Task details:
Write each line out again exactly as written.

Information provided:

** BEGIN **

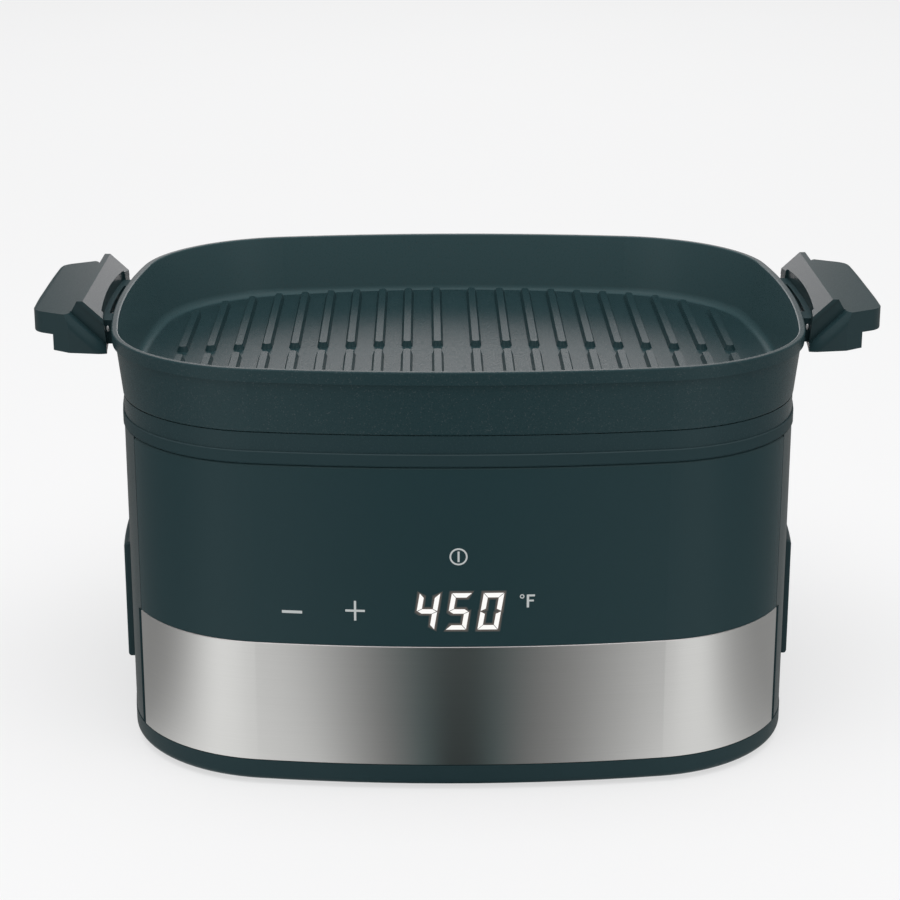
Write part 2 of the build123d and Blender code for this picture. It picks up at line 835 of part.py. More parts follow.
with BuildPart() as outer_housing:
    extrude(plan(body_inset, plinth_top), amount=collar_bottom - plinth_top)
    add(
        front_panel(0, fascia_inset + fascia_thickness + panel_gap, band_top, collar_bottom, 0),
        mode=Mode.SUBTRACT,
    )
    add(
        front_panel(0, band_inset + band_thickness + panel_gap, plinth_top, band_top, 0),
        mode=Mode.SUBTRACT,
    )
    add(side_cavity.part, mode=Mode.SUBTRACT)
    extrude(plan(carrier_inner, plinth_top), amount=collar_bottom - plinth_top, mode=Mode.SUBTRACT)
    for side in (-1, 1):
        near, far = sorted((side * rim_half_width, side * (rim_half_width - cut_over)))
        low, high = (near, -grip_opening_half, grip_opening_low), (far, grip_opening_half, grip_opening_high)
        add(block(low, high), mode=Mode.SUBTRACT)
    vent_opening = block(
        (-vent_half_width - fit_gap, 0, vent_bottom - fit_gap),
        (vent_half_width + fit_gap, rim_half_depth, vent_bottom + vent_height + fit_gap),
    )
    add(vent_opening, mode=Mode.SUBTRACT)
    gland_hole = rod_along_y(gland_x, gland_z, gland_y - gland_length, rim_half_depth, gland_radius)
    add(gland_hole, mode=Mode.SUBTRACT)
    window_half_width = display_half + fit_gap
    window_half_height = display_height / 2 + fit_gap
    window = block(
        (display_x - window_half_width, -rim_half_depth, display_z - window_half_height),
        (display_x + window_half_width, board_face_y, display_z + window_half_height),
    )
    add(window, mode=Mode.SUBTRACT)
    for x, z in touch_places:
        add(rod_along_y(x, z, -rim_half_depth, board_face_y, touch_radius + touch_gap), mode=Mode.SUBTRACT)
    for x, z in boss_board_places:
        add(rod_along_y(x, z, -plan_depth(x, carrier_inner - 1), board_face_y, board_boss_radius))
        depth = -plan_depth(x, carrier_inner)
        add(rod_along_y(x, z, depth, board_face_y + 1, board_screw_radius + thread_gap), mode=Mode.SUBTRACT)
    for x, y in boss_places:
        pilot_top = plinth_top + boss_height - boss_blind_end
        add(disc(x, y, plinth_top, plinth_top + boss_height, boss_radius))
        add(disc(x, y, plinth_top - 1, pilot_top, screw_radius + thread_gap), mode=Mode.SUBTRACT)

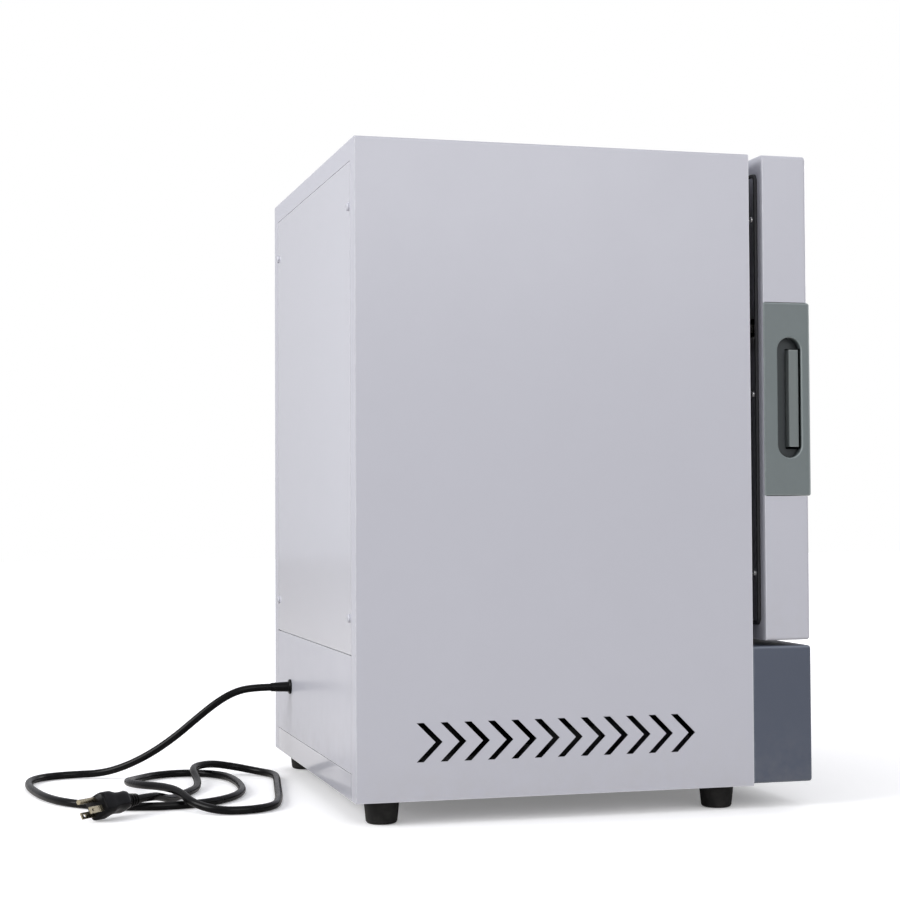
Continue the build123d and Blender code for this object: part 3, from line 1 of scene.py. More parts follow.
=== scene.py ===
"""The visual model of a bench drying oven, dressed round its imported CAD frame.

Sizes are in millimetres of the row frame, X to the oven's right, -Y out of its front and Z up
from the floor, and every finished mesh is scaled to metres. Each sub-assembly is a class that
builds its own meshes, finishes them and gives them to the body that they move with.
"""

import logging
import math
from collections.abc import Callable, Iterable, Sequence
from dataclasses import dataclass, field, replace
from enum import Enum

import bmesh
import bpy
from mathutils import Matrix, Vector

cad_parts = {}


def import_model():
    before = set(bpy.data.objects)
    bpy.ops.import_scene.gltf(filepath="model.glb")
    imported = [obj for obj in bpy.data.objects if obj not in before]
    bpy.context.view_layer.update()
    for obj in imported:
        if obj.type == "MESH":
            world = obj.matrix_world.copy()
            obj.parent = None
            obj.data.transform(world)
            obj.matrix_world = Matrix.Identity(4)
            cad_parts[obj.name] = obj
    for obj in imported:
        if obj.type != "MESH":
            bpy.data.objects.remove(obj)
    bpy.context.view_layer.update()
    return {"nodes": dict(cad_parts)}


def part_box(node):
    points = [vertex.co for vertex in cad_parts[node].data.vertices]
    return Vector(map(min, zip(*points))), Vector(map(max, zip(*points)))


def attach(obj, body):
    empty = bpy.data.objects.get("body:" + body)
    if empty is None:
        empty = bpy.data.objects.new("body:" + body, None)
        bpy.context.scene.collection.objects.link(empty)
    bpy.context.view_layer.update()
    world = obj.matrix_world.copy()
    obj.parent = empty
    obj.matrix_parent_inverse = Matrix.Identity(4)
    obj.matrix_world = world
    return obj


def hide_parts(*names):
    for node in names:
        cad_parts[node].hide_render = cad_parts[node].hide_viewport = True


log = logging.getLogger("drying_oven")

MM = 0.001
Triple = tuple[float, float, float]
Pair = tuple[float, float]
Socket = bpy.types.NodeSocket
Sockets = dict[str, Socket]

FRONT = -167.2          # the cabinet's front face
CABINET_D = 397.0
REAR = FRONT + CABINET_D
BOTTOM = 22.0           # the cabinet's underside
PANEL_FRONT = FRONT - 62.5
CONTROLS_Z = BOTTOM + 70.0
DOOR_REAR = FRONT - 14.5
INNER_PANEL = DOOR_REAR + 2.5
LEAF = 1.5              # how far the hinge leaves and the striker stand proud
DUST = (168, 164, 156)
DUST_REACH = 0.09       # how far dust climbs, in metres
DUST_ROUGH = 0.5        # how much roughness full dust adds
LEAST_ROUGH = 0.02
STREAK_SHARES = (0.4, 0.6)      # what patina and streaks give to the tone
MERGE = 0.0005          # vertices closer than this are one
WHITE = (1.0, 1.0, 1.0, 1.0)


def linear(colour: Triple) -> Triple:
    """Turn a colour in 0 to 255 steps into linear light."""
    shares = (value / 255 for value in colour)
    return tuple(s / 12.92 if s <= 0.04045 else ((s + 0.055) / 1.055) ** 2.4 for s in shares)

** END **

Result of this task:
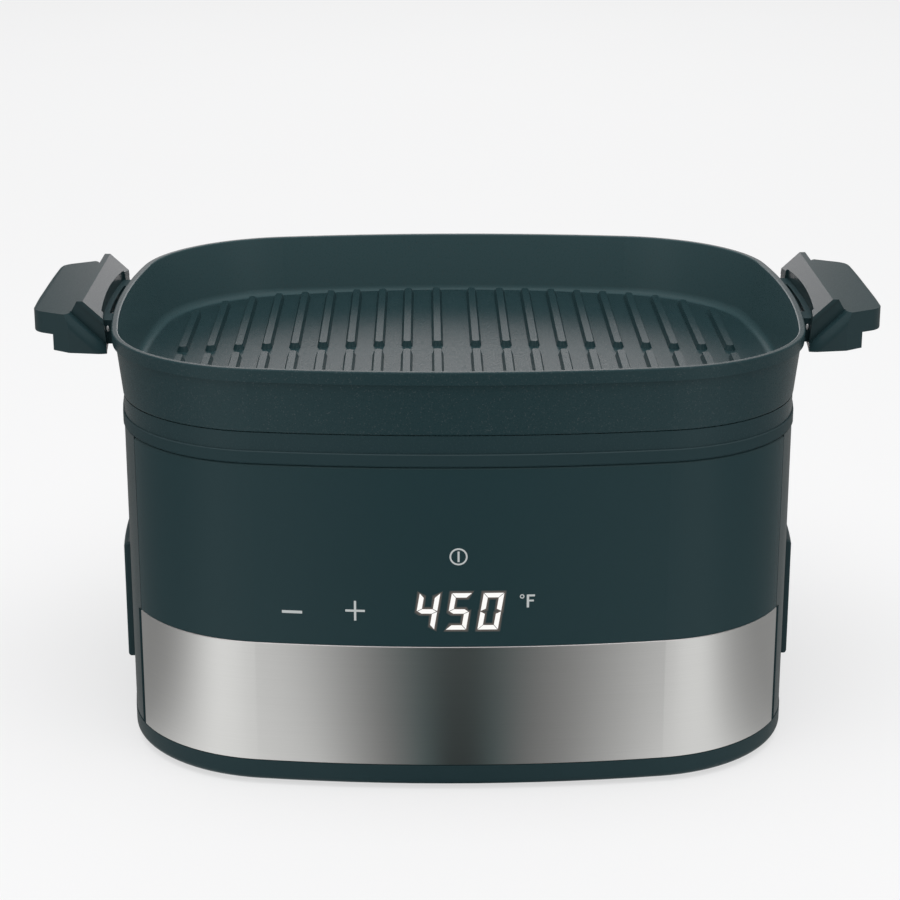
Write part 2 of the build123d and Blender code for this picture. It picks up at line 835 of part.py. More parts follow.
with BuildPart() as outer_housing:
    extrude(plan(body_inset, plinth_top), amount=collar_bottom - plinth_top)
    add(
        front_panel(0, fascia_inset + fascia_thickness + panel_gap, band_top, collar_bottom, 0),
        mode=Mode.SUBTRACT,
    )
    add(
        front_panel(0, band_inset + band_thickness + panel_gap, plinth_top, band_top, 0),
        mode=Mode.SUBTRACT,
    )
    add(side_cavity.part, mode=Mode.SUBTRACT)
    extrude(plan(carrier_inner, plinth_top), amount=collar_bottom - plinth_top, mode=Mode.SUBTRACT)
    for side in (-1, 1):
        near, far = sorted((side * rim_half_width, side * (rim_half_width - cut_over)))
        low, high = (near, -grip_opening_half, grip_opening_low), (far, grip_opening_half, grip_opening_high)
        add(block(low, high), mode=Mode.SUBTRACT)
    vent_opening = block(
        (-vent_half_width - fit_gap, 0, vent_bottom - fit_gap),
        (vent_half_width + fit_gap, rim_half_depth, vent_bottom + vent_height + fit_gap),
    )
    add(vent_opening, mode=Mode.SUBTRACT)
    gland_hole = rod_along_y(gland_x, gland_z, gland_y - gland_length, rim_half_depth, gland_radius)
    add(gland_hole, mode=Mode.SUBTRACT)
    window_half_width = display_half + fit_gap
    window_half_height = display_height / 2 + fit_gap
    window = block(
        (display_x - window_half_width, -rim_half_depth, display_z - window_half_height),
        (display_x + window_half_width, board_face_y, display_z + window_half_height),
    )
    add(window, mode=Mode.SUBTRACT)
    for x, z in touch_places:
        add(rod_along_y(x, z, -rim_half_depth, board_face_y, touch_radius + touch_gap), mode=Mode.SUBTRACT)
    for x, z in boss_board_places:
        add(rod_along_y(x, z, -plan_depth(x, carrier_inner - 1), board_face_y, board_boss_radius))
        depth = -plan_depth(x, carrier_inner)
        add(rod_along_y(x, z, depth, board_face_y + 1, board_screw_radius + thread_gap), mode=Mode.SUBTRACT)
    for x, y in boss_places:
        pilot_top = plinth_top + boss_height - boss_blind_end
        add(disc(x, y, plinth_top, plinth_top + boss_height, boss_radius))
        add(disc(x, y, plinth_top - 1, pilot_top, screw_radius + thread_gap), mode=Mode.SUBTRACT)

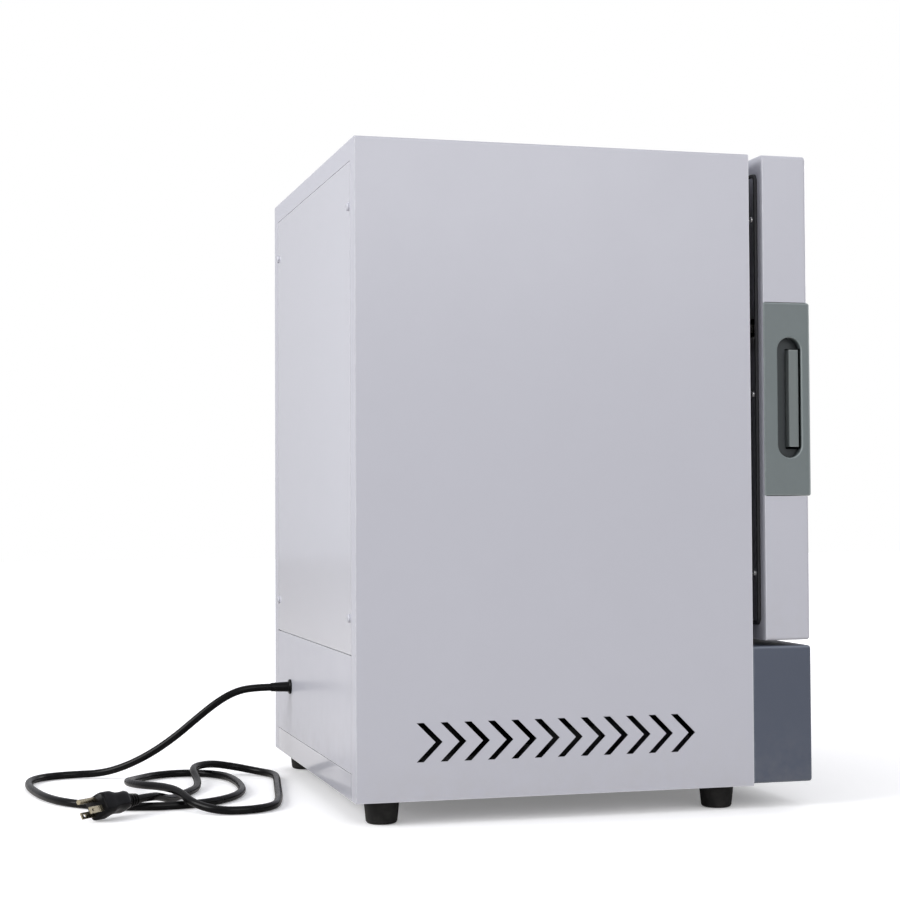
Continue the build123d and Blender code for this object: part 3, from line 1 of scene.py. More parts follow.
=== scene.py ===
"""The visual model of a bench drying oven, dressed round its imported CAD frame.

Sizes are in millimetres of the row frame, X to the oven's right, -Y out of its front and Z up
from the floor, and every finished mesh is scaled to metres. Each sub-assembly is a class that
builds its own meshes, finishes them and gives them to the body that they move with.
"""

import logging
import math
from collections.abc import Callable, Iterable, Sequence
from dataclasses import dataclass, field, replace
from enum import Enum

import bmesh
import bpy
from mathutils import Matrix, Vector

cad_parts = {}


def import_model():
    before = set(bpy.data.objects)
    bpy.ops.import_scene.gltf(filepath="model.glb")
    imported = [obj for obj in bpy.data.objects if obj not in before]
    bpy.context.view_layer.update()
    for obj in imported:
        if obj.type == "MESH":
            world = obj.matrix_world.copy()
            obj.parent = None
            obj.data.transform(world)
            obj.matrix_world = Matrix.Identity(4)
            cad_parts[obj.name] = obj
    for obj in imported:
        if obj.type != "MESH":
            bpy.data.objects.remove(obj)
    bpy.context.view_layer.update()
    return {"nodes": dict(cad_parts)}


def part_box(node):
    points = [vertex.co for vertex in cad_parts[node].data.vertices]
    return Vector(map(min, zip(*points))), Vector(map(max, zip(*points)))


def attach(obj, body):
    empty = bpy.data.objects.get("body:" + body)
    if empty is None:
        empty = bpy.data.objects.new("body:" + body, None)
        bpy.context.scene.collection.objects.link(empty)
    bpy.context.view_layer.update()
    world = obj.matrix_world.copy()
    obj.parent = empty
    obj.matrix_parent_inverse = Matrix.Identity(4)
    obj.matrix_world = world
    return obj


def hide_parts(*names):
    for node in names:
        cad_parts[node].hide_render = cad_parts[node].hide_viewport = True


log = logging.getLogger("drying_oven")

MM = 0.001
Triple = tuple[float, float, float]
Pair = tuple[float, float]
Socket = bpy.types.NodeSocket
Sockets = dict[str, Socket]

FRONT = -167.2          # the cabinet's front face
CABINET_D = 397.0
REAR = FRONT + CABINET_D
BOTTOM = 22.0           # the cabinet's underside
PANEL_FRONT = FRONT - 62.5
CONTROLS_Z = BOTTOM + 70.0
DOOR_REAR = FRONT - 14.5
INNER_PANEL = DOOR_REAR + 2.5
LEAF = 1.5              # how far the hinge leaves and the striker stand proud
DUST = (168, 164, 156)
DUST_REACH = 0.09       # how far dust climbs, in metres
DUST_ROUGH = 0.5        # how much roughness full dust adds
LEAST_ROUGH = 0.02
STREAK_SHARES = (0.4, 0.6)      # what patina and streaks give to the tone
MERGE = 0.0005          # vertices closer than this are one
WHITE = (1.0, 1.0, 1.0, 1.0)


def linear(colour: Triple) -> Triple:
    """Turn a colour in 0 to 255 steps into linear light."""
    shares = (value / 255 for value in colour)
    return tuple(s / 12.92 if s <= 0.04045 else ((s + 0.055) / 1.055) ** 2.4 for s in shares)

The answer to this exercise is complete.